_Task instructions_.
Quote, with no changes, the lines that run from the top of the material to the line with "return [quads, head, tail]", both included.

_Supplied material_.
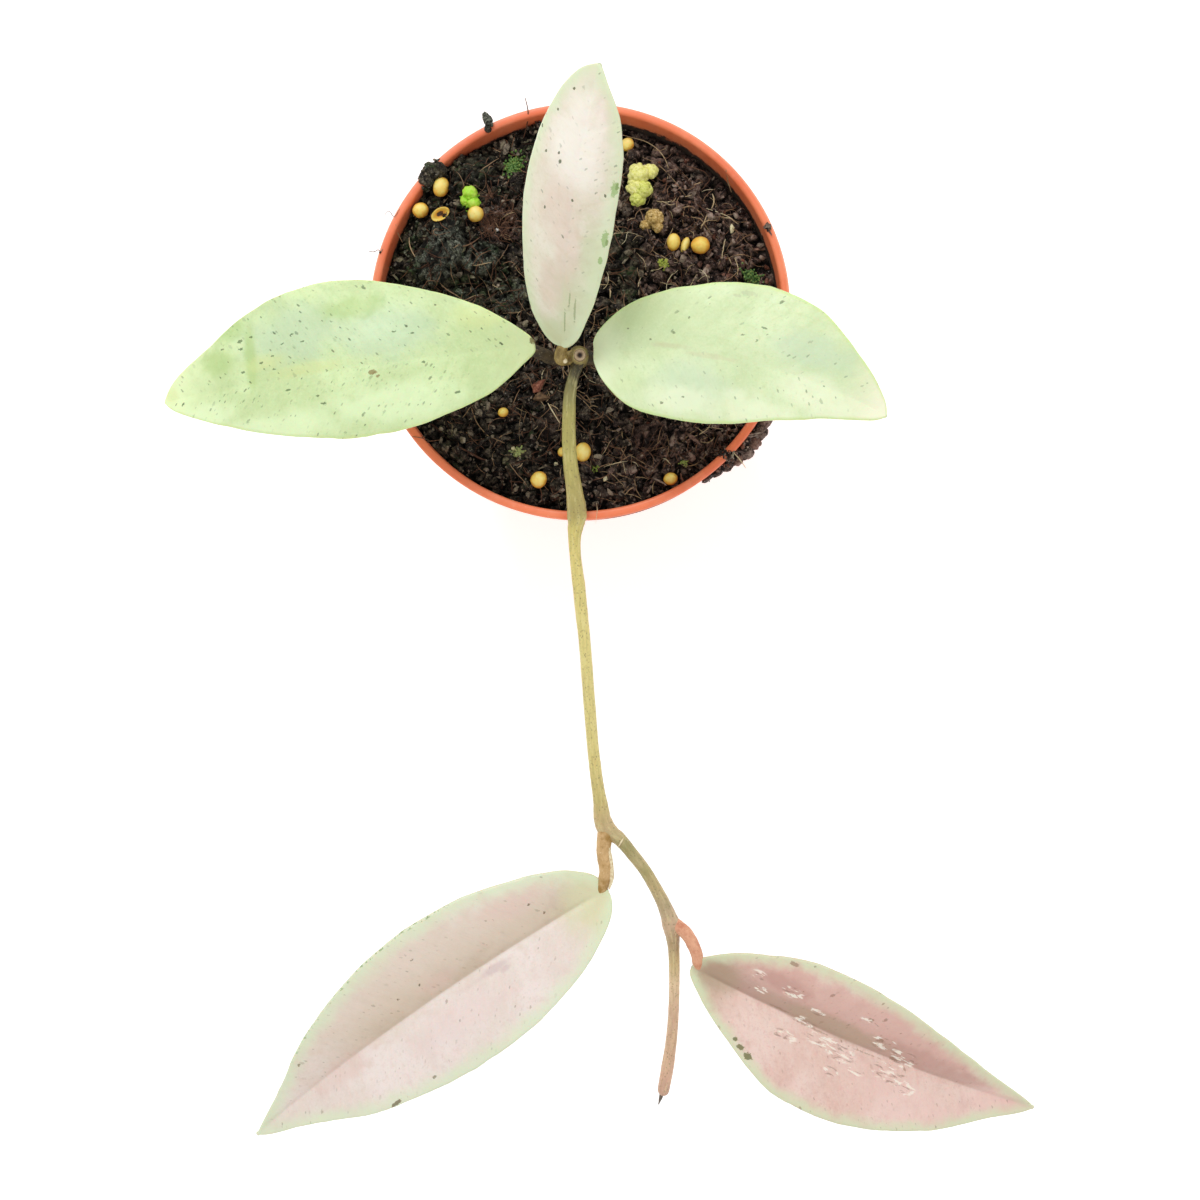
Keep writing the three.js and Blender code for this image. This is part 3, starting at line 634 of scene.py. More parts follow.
def add_values(mesh, name, values):
    """Stores one number or one vector for each point, for the materials to read."""
    kind, field = ("FLOAT_VECTOR", "vector") if values.ndim == 2 else ("FLOAT", "value")
    attribute = mesh.attributes.new(name, kind, "POINT")
    attribute.data.foreach_set(field, values.astype(np.float32).ravel())


def loft_faces(rings, sides):
    """Quads between rings of points, and a fan from each end ring to one of the two last points."""
    i, j = np.meshgrid(np.arange(rings - 1), np.arange(sides), indexing="ij")
    a = i * sides + j
    b = i * sides + (j + 1) % sides
    quads = np.stack([a, b, b + sides, a + sides], axis=-1).reshape(-1, 4)
    j = np.arange(sides)
    k = (j + 1) % sides
    last = (rings - 1) * sides
    head = np.stack([np.full(sides, rings * sides), k, j], axis=1)
    tail = np.stack([np.full(sides, rings * sides + 1), last + j, last + k], axis=1)
    return [quads, head, tail]


def unit_ball(subdivisions):
    ball = bmesh.new()
    bmesh.ops.create_icosphere(ball, subdivisions=subdivisions, radius=1)
    points = np.array([vertex.co[:] for vertex in ball.verts])
    faces = np.array([[vertex.index for vertex in face.verts] for face in ball.faces])
    ball.free()
    return points, faces


BALLS = {level: unit_ball(level) for level in (2, 3, 4, 5)}


def random_turn(rng):
    """A random rotation matrix."""
    q = rng.normal(size=4)
    w, x, y, z = q / np.linalg.norm(q)
    return np.array([
        [1 - 2 * (y * y + z * z), 2 * (x * y - z * w), 2 * (x * z + y * w)],
        [2 * (x * y + z * w), 1 - 2 * (x * x + z * z), 2 * (y * z - x * w)],
        [2 * (x * z - y * w), 2 * (y * z + x * w), 1 - 2 * (x * x + y * y)],
    ])


def turn_z(degrees):
    c, s = polar(1, math.radians(degrees))
    return np.array([[c, -s, 0], [s, c, 0], [0, 0, 1]])


def chunk(level, rng, cuts=9, roughness=0.14):
    """A ball of about radius 1 with flat broken faces."""
    points, faces = BALLS[level]
    for _ in range(cuts):
        way = rng.normal(size=3)
        way /= np.linalg.norm(way)
        over = np.maximum(points @ way - rng.uniform(0.4, 0.85), 0)
        points = points - np.outer(over, way)
    reach = 1 + roughness * fractal(points + rng.uniform(-90, 90, 3), 0.7, 3)
    return points * reach[:, None], faces


def cauliflower(rng, puffs=30, level=5):
    """A ball of about radius 1 covered in round puffs, and how deep in a hollow each point is."""
    points, faces = BALLS[level]
    reach = np.full(len(points), 0.62)
    golden = math.pi * (3 - math.sqrt(5))
    for k in range(puffs):
        height = 1 - (k + 0.5) / puffs * 1.7
        turn = k * golden + rng.normal(0, 0.25)
        flat = math.sqrt(max(0.0, 1 - height * height))
        way = np.array([flat * math.cos(turn), flat * math.sin(turn), height])
        spread = rng.uniform(0.3, 0.62)
        gap = np.arccos(np.clip(points @ way, -1, 1)) / spread
        puff = np.sqrt(np.clip(1 - gap * gap, 0, 1))
        reach = np.maximum(reach, 0.66 + rng.uniform(0.2, 0.34) * puff)
    deep = 1 - np.clip((reach - 0.62) / 0.34, 0, 1)
    reach = reach + 0.035 * fractal(points + rng.uniform(-90, 90, 3), 0.16, 3)
    return points * reach[:, None], faces, deep


def smooth_path(stations, spacing):
    """Centres, radii and distances at even steps along a smooth curve through stations."""
    stations = np.array(stations, float)
    steps = np.linalg.norm(np.diff(stations[:, :3], axis=0), axis=1)
    chord = np.concatenate([[0], np.cumsum(steps)])
    slope = np.gradient(stations, chord, axis=0)
    along = np.linspace(0, chord[-1], max(3, round(chord[-1] / spacing)))
    k = np.clip(np.searchsorted(chord, along, side="right") - 1, 0, len(chord) - 2)
    span = (chord[k + 1] - chord[k])[:, None]
    f = (along[:, None] - chord[k][:, None]) / span
    curve = hermite(stations, slope, k, f, span)
    return curve[:, :3], curve[:, 3], along


DOME = np.radians([25, 50, 70, 83])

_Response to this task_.
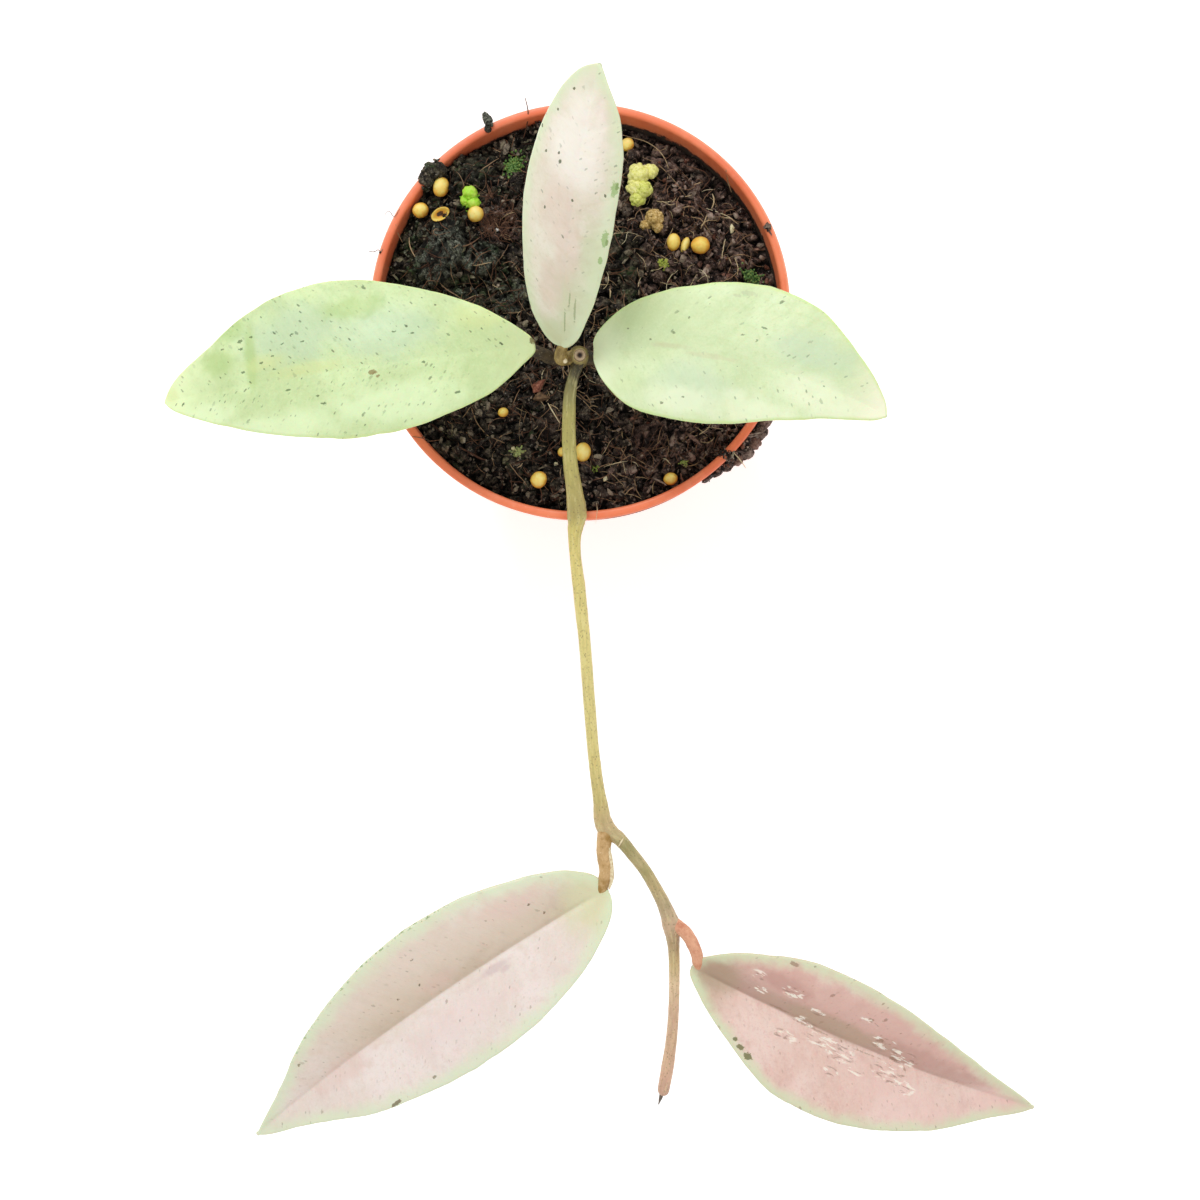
Keep writing the three.js and Blender code for this image. This is part 3, starting at line 634 of scene.py. More parts follow.
def add_values(mesh, name, values):
    """Stores one number or one vector for each point, for the materials to read."""
    kind, field = ("FLOAT_VECTOR", "vector") if values.ndim == 2 else ("FLOAT", "value")
    attribute = mesh.attributes.new(name, kind, "POINT")
    attribute.data.foreach_set(field, values.astype(np.float32).ravel())


def loft_faces(rings, sides):
    """Quads between rings of points, and a fan from each end ring to one of the two last points."""
    i, j = np.meshgrid(np.arange(rings - 1), np.arange(sides), indexing="ij")
    a = i * sides + j
    b = i * sides + (j + 1) % sides
    quads = np.stack([a, b, b + sides, a + sides], axis=-1).reshape(-1, 4)
    j = np.arange(sides)
    k = (j + 1) % sides
    last = (rings - 1) * sides
    head = np.stack([np.full(sides, rings * sides), k, j], axis=1)
    tail = np.stack([np.full(sides, rings * sides + 1), last + j, last + k], axis=1)
    return [quads, head, tail]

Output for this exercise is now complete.